The Rogue Machine lobby has very cheap beer and wine, which is outstanding and almost unheard-of for a storytelling event of this caliber. But the second-best part of this particular event is that all the storytellers are always writers. As storytelling-night gimmicks go, this is a good one, especially for me, because I am a writer. Bottitta was too busy to say hello to me or even wave, what with running things and telling his own stories about playing around on the internet, none of which seemed designed to get him laid. Maybe he had a deeper plan. I had a plan, too. I planned to get on the stage and start telling stories, like the one about how I saved a little kid from drowning at Capitola and carried him up to his mother for a kiss, and I didn’t even throw the kid back in the water when I found out his mom was married to a fucking fireman. Like I have a chance against that. That’s not a good story actually.
It doesn’t matter since I didn’t get to tell any story that night, because pretty soon I realized that this lineup had been picked ahead of time. There’s a waiting list, even. I got on it, despite feeling cheated by sitting all the way through the thing when they knew there was no chance I’d get to tell a story. Probably though they’ll read this and put me on the next time, even though they said they were booked up for months. You can’t believe it when people say things are already set. There’s always accommodations they can make. It’s how Hollywood works. And look, I’m writing about them.
The August Rant & Rave theme was “Justice.” As far as the stories that were told, while I don’t like to praise the competition, I have to say that it was very strong material. One woman made the story of getting raped by a jingle composer both harrowing and humorous, which I appreciated, especially when the rapist died. I saw another woman do much the same funny-sad balance with a story about getting put in prison for a protest march in college. A black guy did a really slick move, making it seem like his story was about a terrible discount airline experience but flipping it into a racial thing, and including how black people get shot a lot. I bet he got laid that night. Also this white guy told a story about kicking somebody’s ass in college, and pranking his friend who messed with his girlfriend. He also probably got laid. Chicks dig ass-kicking and they love feeling sorry for you when your girlfriend cheated. That story is almost too perfect.

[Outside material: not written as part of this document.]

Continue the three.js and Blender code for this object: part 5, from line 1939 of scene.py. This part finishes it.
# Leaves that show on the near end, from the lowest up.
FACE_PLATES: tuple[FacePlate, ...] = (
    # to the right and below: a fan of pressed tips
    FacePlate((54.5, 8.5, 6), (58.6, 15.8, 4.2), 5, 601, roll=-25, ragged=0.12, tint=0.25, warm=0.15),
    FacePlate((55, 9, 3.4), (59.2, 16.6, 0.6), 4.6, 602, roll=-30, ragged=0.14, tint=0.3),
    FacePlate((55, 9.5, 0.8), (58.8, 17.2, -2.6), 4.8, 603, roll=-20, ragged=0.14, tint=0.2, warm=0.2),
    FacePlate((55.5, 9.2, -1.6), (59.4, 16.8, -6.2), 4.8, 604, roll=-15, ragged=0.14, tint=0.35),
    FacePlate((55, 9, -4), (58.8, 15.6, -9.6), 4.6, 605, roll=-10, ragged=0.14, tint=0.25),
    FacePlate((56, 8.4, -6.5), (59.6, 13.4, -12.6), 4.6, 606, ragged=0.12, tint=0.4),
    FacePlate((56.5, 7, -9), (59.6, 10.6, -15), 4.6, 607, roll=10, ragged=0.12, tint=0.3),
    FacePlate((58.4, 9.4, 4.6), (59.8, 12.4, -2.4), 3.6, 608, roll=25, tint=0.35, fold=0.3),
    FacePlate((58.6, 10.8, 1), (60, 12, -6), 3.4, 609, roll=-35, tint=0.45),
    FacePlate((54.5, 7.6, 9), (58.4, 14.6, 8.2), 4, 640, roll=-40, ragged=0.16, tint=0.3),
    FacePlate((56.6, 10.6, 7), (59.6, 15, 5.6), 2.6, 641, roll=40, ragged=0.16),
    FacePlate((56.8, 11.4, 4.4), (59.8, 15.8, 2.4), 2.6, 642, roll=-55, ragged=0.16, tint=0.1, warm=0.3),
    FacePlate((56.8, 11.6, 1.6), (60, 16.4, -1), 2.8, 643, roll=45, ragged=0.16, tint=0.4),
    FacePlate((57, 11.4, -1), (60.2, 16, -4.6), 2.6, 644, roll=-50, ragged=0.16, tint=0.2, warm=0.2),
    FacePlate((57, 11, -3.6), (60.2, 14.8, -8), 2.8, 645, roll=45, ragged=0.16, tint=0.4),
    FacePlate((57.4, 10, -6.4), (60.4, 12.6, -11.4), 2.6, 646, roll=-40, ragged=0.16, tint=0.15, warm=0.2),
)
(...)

Two brothers told about when one of them took a bunch of heroin and got shot during a robbery while the other brother was in acting school getting rid of a lisp. Then the heroin brother got 14 years of sobriety. Their story was funny, and guys who tell getting-sober stories always get laid – I got sober – and the other brother really let him have the limelight, which is unlike a lot of brothers I know. I wouldn’t have done it, but I don’t have a brother. I have a podcast. Another woman told a story about getting molested by her father, which was a bummer, and not funny at all, except for one part when she said her husband wasn’t going to get a blowjob after he made a blowjob joke about her and her dad. That story was upsetting.
Honestly I don’t know why women do storytelling nights. For instance, the women’s stories that night were traumatic and touching and moving, thought-provoking. But making me cry isn’t going to work the same on me. I’m not a girl. It’s like they’re not there for the same reasons I am. I’m going to try and get ahold of Bottitta before the next one, which is on the 21st I think. This one’s theme is “Media.” I know they say they’ve already got a lineup, but I have some really good media stories. Like: I was in a commercial once, for golf clubs, and this makeup girl totally almost went home with me.

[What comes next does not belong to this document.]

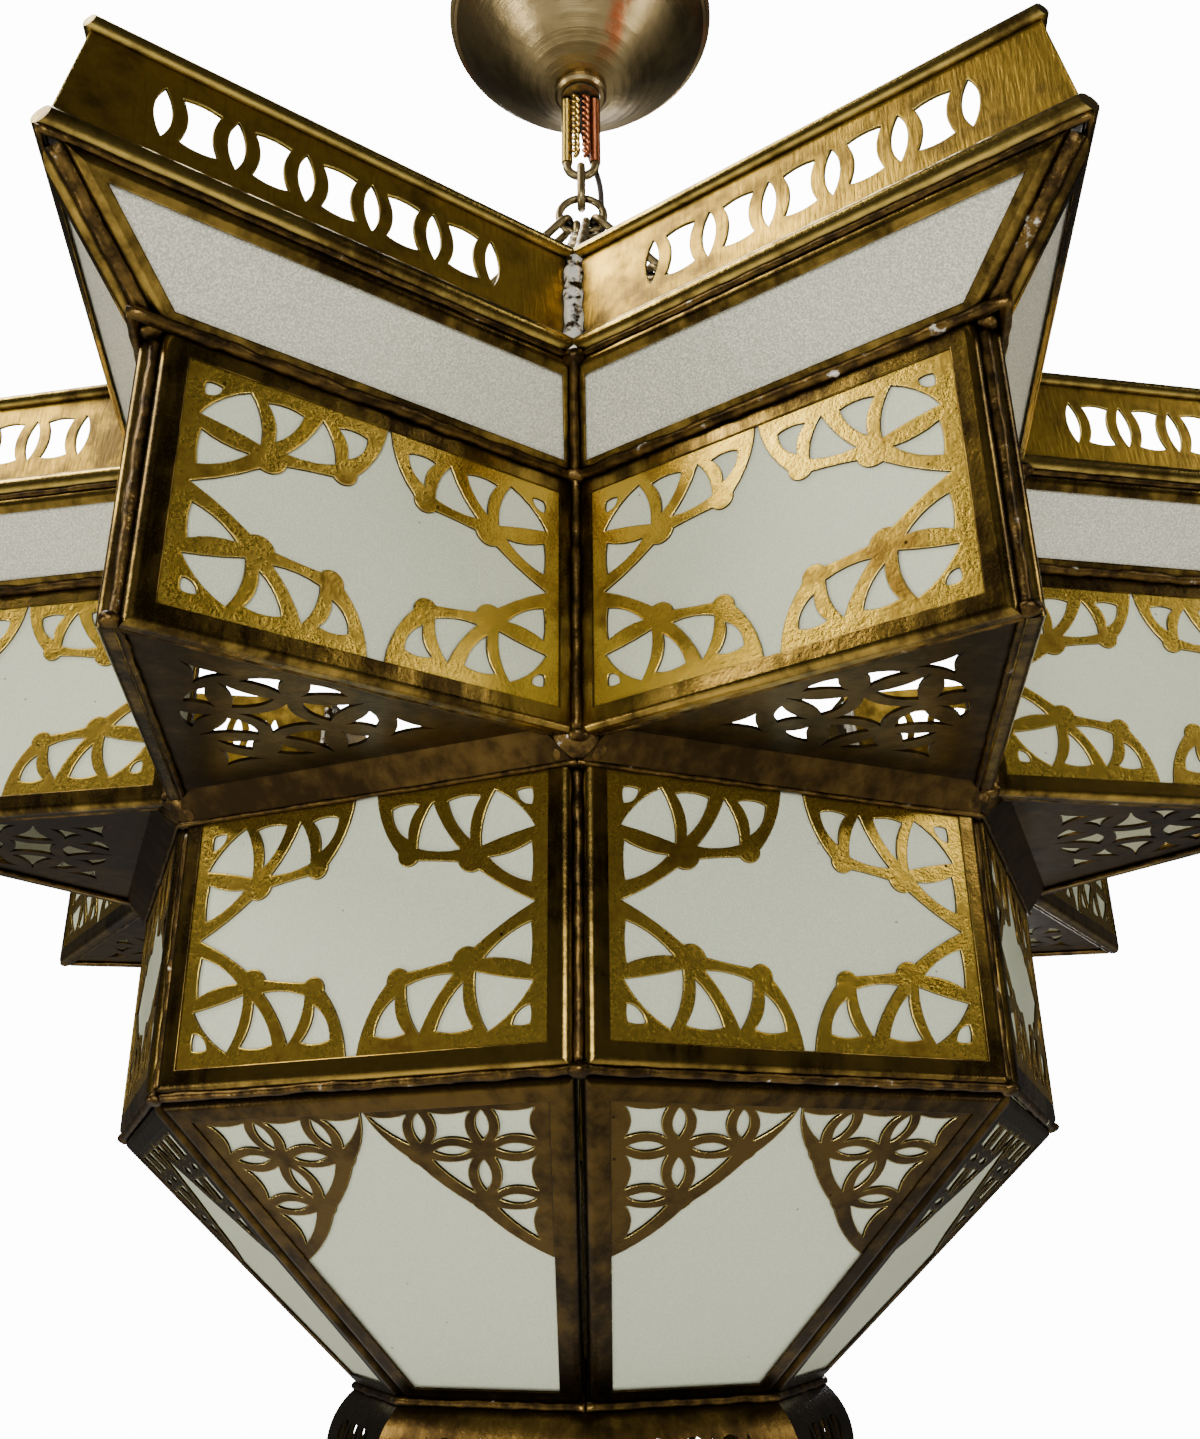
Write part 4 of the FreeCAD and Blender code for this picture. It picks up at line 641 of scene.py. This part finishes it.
def white_surroundings():
    """A dim warm grey room for the reflections, and plain white behind the lantern."""
    room_strength = 0.14
    white_strength = 14.0
    world = bpy.data.worlds.new("room")
    bpy.context.scene.world = world
    world.use_nodes = True
    nodes, links = world.node_tree.nodes, world.node_tree.links
    room = nodes["Background"]
    room.inputs["Color"].default_value = (0.30, 0.29, 0.27, 1)
    room.inputs["Strength"].default_value = room_strength
    white = nodes.new("ShaderNodeBackground")
    white.inputs["Color"].default_value = (1, 1, 1, 1)
    white.inputs["Strength"].default_value = white_strength
    seen = nodes.new("ShaderNodeLightPath")
    mix = nodes.new("ShaderNodeMixShader")
    links.new(seen.outputs["Is Camera Ray"], mix.inputs[0])
    links.new(room.outputs[0], mix.inputs[1])
    links.new(white.outputs[0], mix.inputs[2])
    links.new(mix.outputs[0], nodes["World Output"].inputs["Surface"])


def photo_camera():
    """Below the star and close to it, looking up, as in the photograph."""
    stand = (0.0067, -0.534, -0.660)
    pitch = math.radians(22.73)
    roll = math.radians(-0.68)
    focal_px = 1290.0              # the lens, in pixels of the photograph
    photo_height_px = 1439.0
    film_height = 36.0
    forward = Vector((0, math.cos(pitch), math.sin(pitch)))
    right = Vector((1, 0, 0))
    up = right.cross(forward)
    side = right * math.cos(roll) + up * math.sin(roll)
    top = up * math.cos(roll) - right * math.sin(roll)
    lens = bpy.data.cameras.new("photo_camera")
    lens.sensor_fit = "VERTICAL"
    lens.sensor_height = film_height
    lens.lens = film_height * focal_px / photo_height_px
    lens.clip_start = 0.01
    camera = bpy.data.objects.new("photo_camera", lens)
    bpy.context.scene.collection.objects.link(camera)
    turn = Matrix((side, top, -forward)).transposed().to_4x4()
    camera.matrix_world = Matrix.Translation(stand) @ turn
    bpy.context.scene.camera = camera


# ---------------------------------------------------------------- the lantern
def each_point(name):
    """The eight nodes of a piece that every point of the star has."""
    return ["%s_%d" % (name, k) for k in range(1, POINTS + 1)]


def dress_star():
    """Cames, fretwork, gallery, plates and their solder; the lower parts get darker copies of the brass as
    painted shade.
    """
    came = aged_brass("came_brass", rgb(166, 136, 64), rgb(54, 41, 19), 0.37, 0.19, 0.008)
    came.dress("body_frames", "flare_frames", *each_point("star_point_frame"))
    # painted shade: the base's cames are a darker copy of the came brass
    base_came = aged_brass("shaded_base_came_brass", rgb(84, 65, 30), rgb(36, 27, 13), 0.38, 0.22, 0.008)
    base_came.dress("base_frames")
    fretwork = cut_brass("fretwork_brass", rgb(208, 174, 68), rgb(122, 94, 37), 0.46, rgb(64, 46, 21))
    fretwork.dress("star_band_fretwork", "body_fretwork")
    # painted shade: the base's fretwork is a darker copy of the fretwork brass
    base_fretwork = cut_brass("shaded_base_fretwork_brass", rgb(82, 64, 30), rgb(48, 36, 18), 0.42, rgb(32, 24, 12))
    base_fretwork.dress("base_fretwork")
    gallery = brushed_brass("gallery_brass", rgb(190, 154, 54), rgb(92, 72, 29), 0.42)
    gallery.dress(*each_point("gallery_point"))
    moulding = aged_brass("moulding_brass", rgb(196, 168, 86), rgb(82, 64, 30), 0.42, 0.18, 0.007)
    moulding.dress("gallery_mouldings")
    # painted shade: the floor plates, bottom plate and finial get a darker copy of the brass
    plate = aged_brass("shaded_floor_plate_brass", rgb(88, 68, 34), rgb(44, 33, 17), 0.36, 0.30, 0.006)
    plate.dress("floor_plates", "bottom_plate", "finial")
    # painted shade: the collar plates and chain lugs get a darker copy of the brass
    collar = aged_brass("shaded_collar_brass", rgb(92, 72, 35), rgb(42, 31, 15), 0.40, 0.24, 0.007)
    collar.dress("collar_plates", "chain_lugs")
    solder_work(lead_solder("lead_solder"))


def dress_glass():
    """The flare's panes sparkle more than the panes below."""
    flare = frosted_glass("flare_frosted_glass", rgb(168, 166, 146), rgb(244, 241, 222), 0.8, 0.0004)
    flare.dress("flare_glass")
    panes = frosted_glass("frosted_glass", rgb(190, 195, 168), rgb(218, 222, 196), 0.6, 0.0003)
    panes.dress("star_band_glass", "body_glass", "base_glass")


def dress_hanging_parts():
    """Flex, binding wire, chains, hook, loop and canopy."""
    supply_flex(moulded("flex_cover", rgb(44, 34, 28), rgb(26, 20, 17), 0.55))
    loop_binding(aged_brass("binding_brass", rgb(214, 180, 92), rgb(132, 102, 48), 0.5, 0.22, 0.002),
                 aged_brass("binding_copper", rgb(178, 104, 66), rgb(96, 52, 34), 0.45, 0.28, 0.002))
    chain = aged_brass("chain_brass", rgb(160, 142, 100), rgb(112, 98, 68), 0.42, 0.36, 0.003)
    chain.dress("chain_front", "chain_right", "chain_back", "chain_left",
                "gather_ring", "hanging_hook", "hanging_loop")
    spun_brass("spun_canopy_brass").dress("canopy", "collar_ring")


def dress_inside():
    """Lamps and what carries them, and the fittings under the canopy."""
    inside = aged_brass("lamp_arm_brass", rgb(196, 166, 96), rgb(150, 122, 66), 0.5, 0.28, 0.004)
    inside.dress("cross_strap", "stem_tube", "lamp_cluster")
    zinc = plain_metal("zinc_plate", rgb(188, 188, 184), rgb(138, 138, 134), 0.34)
    zinc.dress("ceiling_bracket", "threaded_nipple", "lock_nut", "earth_screw", "stem_nuts")
    moulded("candle_tube", rgb(236, 228, 206), rgb(214, 202, 172), 0.42).dress("candle_sleeves")
    moulded("holder_black", rgb(30, 30, 30), rgb(20, 20, 20), 0.4).dress("lamp_holders")
    moulded("terminal_block", rgb(226, 222, 210), rgb(206, 202, 190), 0.4).dress("connector_block")
    opal = moulded("opal_lamp", rgb(240, 238, 230), rgb(230, 228, 220), 0.2)
    opal.dress("lamp_1", "lamp_2", "lamp_3", "lamp_4")


def main():
    photo_camera()
    dress_star()
    dress_glass()
    dress_hanging_parts()
    dress_inside()
    pale_floor()
    soft_lights()
    white_surroundings()


main()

Rant & Rave Chapter 61: Justice
Rogue Machine at Theatre Theater
5041 W Pico Blvd
coming up:
Rant & Rave Chapter 62: Media
Monday, September 21, 2015 at 8 pm
for tickets, visit www.roguemachinetheatre.com
for more information, visit Facebook
{ 3 comments… read them below or add one }
Thanks for the well-thought out words, Mr. Rohrer. I always enjoy reading your pieces.
For the record, the show was actually created by me and Roxanne Hart. She no longer produces but the format and spirit of Rant and Rave were borne out of our collaboration.
Looking forward to having you tell a Rant story.
Mr Pollono, do you really think I’m going to do my homework and get my facts straight for Rant & Rave, after I sat through that whole evening of other people’s stories, all better than the ones I can come up with, the whole evening making me feel small and less-than without even getting to tell as much as an anecdote to the person next to me, who actually changed seats at intermission so that I had beside me the only empty seat on Pico Boulevard? I am not that reporter, sir. I am simply not that guy. Thank you for your information. I didn’t mean to imply that Bottitta had created the thing. He in fact told me he hadn’t created it. I just didn’t follow up to ask who did, because I don’t usually care about stuff that isn’t me-adjacent. Although I did watch The Verdict again a few weeks ago, and I’d forgotten Roxanne Hart is in that. She’s excellent in it. That’s a hell of a picture, I tell you. Damn.
Also: I may have misrepresented my relationship with you when I was emailing your producer Sara about getting on the show. I was trying to impress her, and I probably gave the impression we’d met more than once, and that I’d played games-night with your family for years and years and that we all took vacations together. I was trying to impress her in hopes of getting on the show. So please, if she asks you, tell her we went to college together or something. Thanks. Is she married?